Although I was feeling quite comfortable about my wife’s baffling comment, something happened that caused me to question my prior assumptions. That something was the visit of a middle aged woman to the trading post. The woman walked through the door late in the afternoon, and, as is my habit, I struck up a conversation with her by asking where she lived. She very politely answered, “Chicago.” The conversation continued on a congeniable basis for about ten minutes, when I once again said, “So, where ya’ from.” She looked sideways at me and said, “Chicago, still!” Obviously I was taken aback, and began to wonder whether Mr. Webster’s alternative definition, “To defeat or check (as a person) by confusing or puzzling” may have been applicable to my wife’s compliment.
Although Barry and I try to be egalitarian in our treatment of tourists who ask silly questions, we are not always equilateral. We readily excuse our own faults, and chatter instantaneously and incessantly about theirs. This woman’s comment forcefully reminded me of that specific shortcoming in my personality. It also started me thinking about my ambitions, and opportunities for long term employment at the trading post.
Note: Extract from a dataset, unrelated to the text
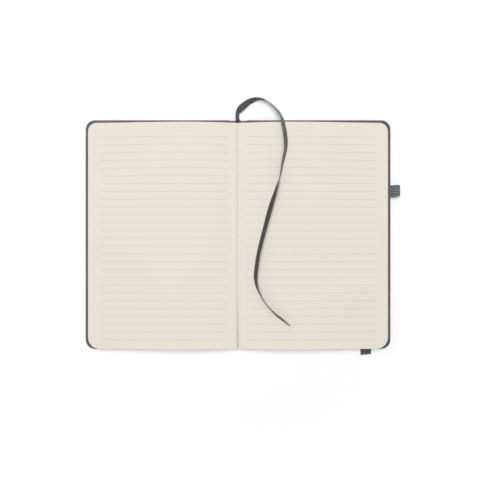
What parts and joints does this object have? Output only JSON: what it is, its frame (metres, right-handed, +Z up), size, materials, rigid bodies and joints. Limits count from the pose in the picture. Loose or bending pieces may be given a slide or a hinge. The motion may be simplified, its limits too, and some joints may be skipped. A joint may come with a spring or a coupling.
{
  "type": "hard-cover ruled notebook",
  "caption": "Open hard-cover notebook with rounded corners and ruled leaves, a ribbon marker, an elastic closure band and an elastic pen loop; both covers swing shut on the spine.",
  "frame": {"origin": "middle of the underside of the spine, with the book open and lying flat", "axes": "+X towards the fore-edge of the right-hand page, +Y towards the head of the book, +Z up from the table"},
  "size_m": [0.2892, 0.236, 0.0191],
  "materials": {
    "board": "rough grey board",
    "cover": "fine-grained matt coated wrap",
    "endpaper": "smooth uncoated paper",
    "paper": "smooth ivory paper",
    "ruling": "pale grey print",
    "loop_elastic": "ribbed woven elastic",
    "band_elastic": "woven elastic",
    "ribbon": "satin ribbon",
    "lining": "open gauze"
  },
  "bodies": {
    "back_cover": {"back_board": "board", "back_cover_skin": "cover", "back_endpaper": "endpaper", "right_leaves": "paper", "right_loose_leaves": "paper", "right_ruling": "ruling", "pen_loop": "loop_elastic", "closure_band": "band_elastic", "ribbon_marker": "ribbon"},
    "spine": {"spine_strip": "board", "spine_skin": "cover", "spine_lining": "lining", "gutter_leaves": "paper"},
    "front_cover": {"front_board": "board", "front_cover_skin": "cover", "front_endpaper": "endpaper", "left_leaves": "paper", "left_loose_leaves": "paper", "left_ruling": "ruling"}
  },
  "joints": [
    {"name": "spine_hinge", "type": "hinge", "parent": "back_cover", "child": "spine", "pos_m": [0.0075, 0, 0.0011], "axis": [0, 1, 0], "range_deg": [0, 90], "deforming": ["gutter_leaves", "ribbon_marker", "right_loose_leaves", "right_ruling"]},
    {"name": "front_cover_hinge", "type": "hinge", "parent": "spine", "child": "front_cover", "pos_m": [-0.0075, 0, 0.0011], "axis": [0, 1, 0], "range_deg": [0, 90], "deforming": ["left_loose_leaves", "left_ruling"]}
  ],
  "couplings": [
    {"joint": "front_cover_hinge", "follows": "spine_hinge", "ratio": 1}
  ]
}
When I was young, I just knew I would set the world on fire; then I’d stand back with a smug look on my face as the praise poured in. I wasn’t sure how or why, but I was sure. As I have approached middle age, however, I have come to realize that I may not even spark.
In those earlier days, the trading post seemed a good opportunity to shine. When we opened its doors, everything was sparkling and new. I had a feeling that this was going to be really great, and it has been. My shining however has been generally restricted to Windex and the showcases.
As a result of our work at the trading post, Barry and I have even been compared to Lorenzo Hubbell, which is a huge indictment; but I wanted Moore. The other day, Cally, one of our trading post friends and trusted advisor, sent me an e-mail with one of those winky things ; ) in the text. I had frequently seen the smiley thing : ), but this was something new to me. All of the sudden I knew that I had missed the boat. I began to question why I hadn’t invented that winky thing? For the last 13 years, I have been trying to convince the people visiting our business that I am truly sublime, rather than just keylime. All that time, I could have been inventing winky things, a truly Nobel calling.
Now I am in a quandary. I don’t know whether to move to the Florida Keys, like Jimmy Buffet, and start a new career inventing those fabulous symbols, or stay here at the trading post. I am convinced that if I can come up with just one winky like thing, I will be a rousing success. I might even have it placed on my headstone when I die, and people will walk by and say, “Oh, that’s the grave of Steve Simpson. He invented that winky like thing. What a visionary he was.”
On second thought, since I have requested cremation and therefore will not even have a gravestone, I may just stay here. Barry probably can’t keep the glass clean without me anyway, and that virulent virus affects my ability to create.
With warm regards Steve Simpson and the team.